Anim Nayfeh’s INTERFERENCE (2014), meanwhile, presented a moving story of thwarted love and attraction, in which an Israeli boy finds himself drawn to his Palestinian neighbour across the street. The two are connected by radio, but separated by a cavernous divide that cannot be bridged.
Finally, TODAY THEY TOOK MY SON (2016), by Farah Nabulsi, was perhaps the most harrowing of all the films shown. In this eight-minute drama, a mother is devastated when her young son is detained by Israeli forces. The fictionalised account of the film is paired with real life footage of similar incidents, hammering home the brutal reality of the film’s message, and it would be hard not to be moved, even if the film does at times tip over into melodrama, with the boy actor’s young age a deliberate attempt to play on audience members’ emotions. Not many people are going to sit down and read UNICEF’s report on children in Israeli military detention, so Nabulsi’s film plays an important role in shining a spotlight on the injustices that are ongoing in a so-called liberal democracy.

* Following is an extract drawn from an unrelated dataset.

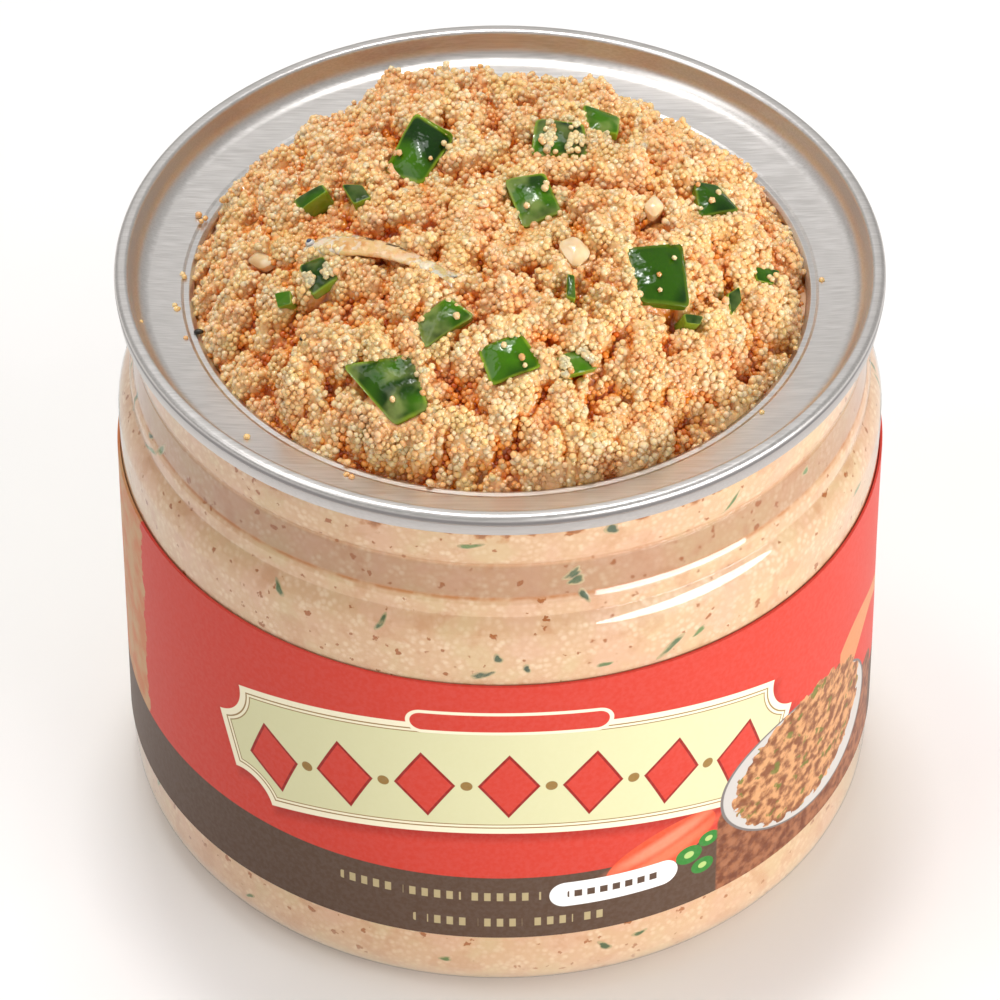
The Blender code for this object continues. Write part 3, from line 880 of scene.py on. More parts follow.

One film, Muhannad Salahat’s MESSAGE TO OBAMA (2014), was unable to be shown, which is a shame, as it would have presented a perspective from Gaza. MESSAGE TO OBAMA was compensated for, however, by a short pre-feature animation about migration.
The films were introduced by Creative Interruption’s Anandi Ramamurthy, who also chaired a post-screening Q&A with three Palestinians. Among the topics discussed were Palestinian anger at the Oslo Accords and the difficulty of distributing Palestinian films, which makes festivals such as Document all the more commendable for giving a platform to these important filmmakers, all of whom have a voice that deserves to be heard and a perspective that needs to be seen.
Chris attended the Document Human Rights Film Festival screening at the Scottish Youth Theatre in Glasgow.